E qui incontro Graziano Merotto e signora: una bella stretta di mano e ci accomodiamo per la degustazione. Ricordo le sue parole “I miei vini sono tutti diversi fra loro e hanno nomi propri per comunicare i diversi caratteri, proprio come le persone. Ci sono però tre elementi che li accomunano: la freschezza gustativa, la fragranza del frutto e l’alto punto di bevibilità. Questi infatti sono i requisiti che cerchiamo di ottenere per creare armonia ed equilibrio nel bicchiere”.
Graziano Merotto ha ereditato la passione per la viticoltura dal nonno Agostino che avviò l’attività agli inizi del Novecento, ha studiato alla Scuola Enologica di Conegliano e fonda la cantina nel 1972 e nel racconto che fa della sua vita si sente la passione ma anche l’umiltà, il piacere del raccontare i diversi passaggi della storia di questa azienda.
Ma veniamo ai vini, ne assaggiamo sette, i più rappresentativi. Partiamo con il Valdobbiadene Prosecco Integral Brut 2018, è il prosecco più secco, ultimo nato, non dosato, le uve provengono da piante di un unico vigneto con più di 40 anni. Il mosto fa una macerazione sulle bucce di alcune ore, gioca molto sulla frutta, inaspettatamente morbido in bocca, ottima bevibilità, una bevuta simpatica.
Passiamo al Valdobbiadene Prosecco Bareta Brut 2019, residuo zuccherino al minimo, 8 gr litro, è da poco in bottiglia ma ha già un’ottima personalità, sapidità lunga come piace a me, la spuma bella consistente nel bicchiere, tutte le caratteristiche per essere un numero uno questa estate.
E’ il momento di un vino veramente importante, una star pluripremiata, è il Rive di Col San Martino Valdobbiadene Prosecco Cuvèe del Fondatore Graziano Merotto Brut 2018. La prima annata risale al 2009, uve del vigneto Particella 86, un concentrato di eleganza, quasi aristocratico, un gran signore, misurato, finissimo, leggere note agrumate e saline preannunciano un finale sapido che non finisce più; il secondo sorso porta il mare, il substrato roccioso si fa sapore, sostanzioso ma sempre elegante.

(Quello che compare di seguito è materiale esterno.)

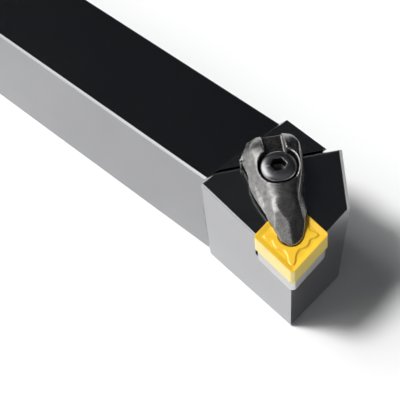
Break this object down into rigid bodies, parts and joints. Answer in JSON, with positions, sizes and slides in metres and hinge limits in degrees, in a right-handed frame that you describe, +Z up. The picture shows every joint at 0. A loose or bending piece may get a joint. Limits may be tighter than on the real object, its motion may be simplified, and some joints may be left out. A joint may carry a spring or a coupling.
{
  "type": "external turning tool",
  "caption": "Square-shank left-hand external turning tool with a rhombic indexable insert held by a forged top clamp.",
  "frame": {"origin": "centre of the shank's bottom seating face, midway along the shank", "axes": "+X along the shank to the cutting tip, +Y to the side away from the cutting side, +Z up from the seating face"},
  "size_m": [0.15, 0.032, 0.0363],
  "materials": {
    "holder_steel": "milled steel, blackened on top, satin grey on the sides",
    "coated_carbide": "gold coated cemented carbide",
    "bare_carbide": "ground cemented carbide",
    "screw_steel": "blackened screw steel",
    "forged_steel": "forged and tumbled steel, satin",
    "spring_steel": "drawn spring wire"
  },
  "bodies": {
    "root": {"holder": "holder_steel", "insert": "coated_carbide", "shim": "bare_carbide", "shim_screw": "screw_steel", "clamp": "forged_steel", "clamp_screw": "screw_steel", "clamp_spring": "spring_steel"}
  },
  "joints": []
}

Cambiamo passo con il Valdobbiadene Prosecco Extra Dry Colbelo 2018, un naso fruttato fresco, i fiori di glicine netti, note di mela verde, tanta pesca, non invasivo però, si sente l’impronta dell’annata, cremoso, gradevole al sorso, come un extra dry deve essere.
Svela appieno le caratteristiche del cru da cui proviene, Castel (il toponimo deriva da “Colle il Castello”, nome attribuito dal mappale geografico all’area vitata in cui si erge) è il Valdobbiadene Prosecco Extra Dry Castè 2018, la collina rocciosa in tutta la sua espressività, controbilanciata da sei mesi sui lieviti per dare morbidezza, i profumi che ti aspetti, c’è soavità, gradevolezza.
E’ il momento di una chicca, l’unico prosecco di casa Merotto che prevede la presenza anche di uva perera, circa un dieci per cento, La Primavera di Barbara Valdobbiadene Superiore Dry 2018 , dedicato da Graziano alla figlia, è un’esplosione di profumi e in bocca fragrante quasi croccante, con la dolcezza in equilibrio con la sapidità sempre presente.
Si chiude questo percorso nel mondo del Prosecco Merotto con il Valdobbiadene Superiore di Cartizze Dry, la dolcezza ben bilanciata, un sorso morbido ma dal finale sorprendentemente sapido, articolato e armonico nelle sensazioni, con quella nota minerale di cipria che lo rende molto originale.
Ci concediamo una divagazione con Grani di Nero 2019 Gran Cuvèe Rosè Brut ,uno spumante di pinot nero dai delicati profumi di petalo di rosa, la freschezza di impronta del metodo Martinotti ne fa un vino d’annata giocoso, fresco, con intriganti note di fragoline di bosco.

Ma non finisce qui perché chiedo di assaggiare il rosso di casa, alla ricerca dei bordolesi veneti come da un po’ stiamo facendo con Slowine, e così scopro il Cabernet Sauvignon Rosso Dogato 2015 IGT Piave, trenta mesi in affinamento e poi ancora un anno in bottiglia, una piccola produzione di 5000 bottiglie, un altro bordolese dal carattere raffinato, soprattutto la trama tannica e il finale molto piacevole che richiama un nuovo sorso, ma ormai è veramente ora di andare.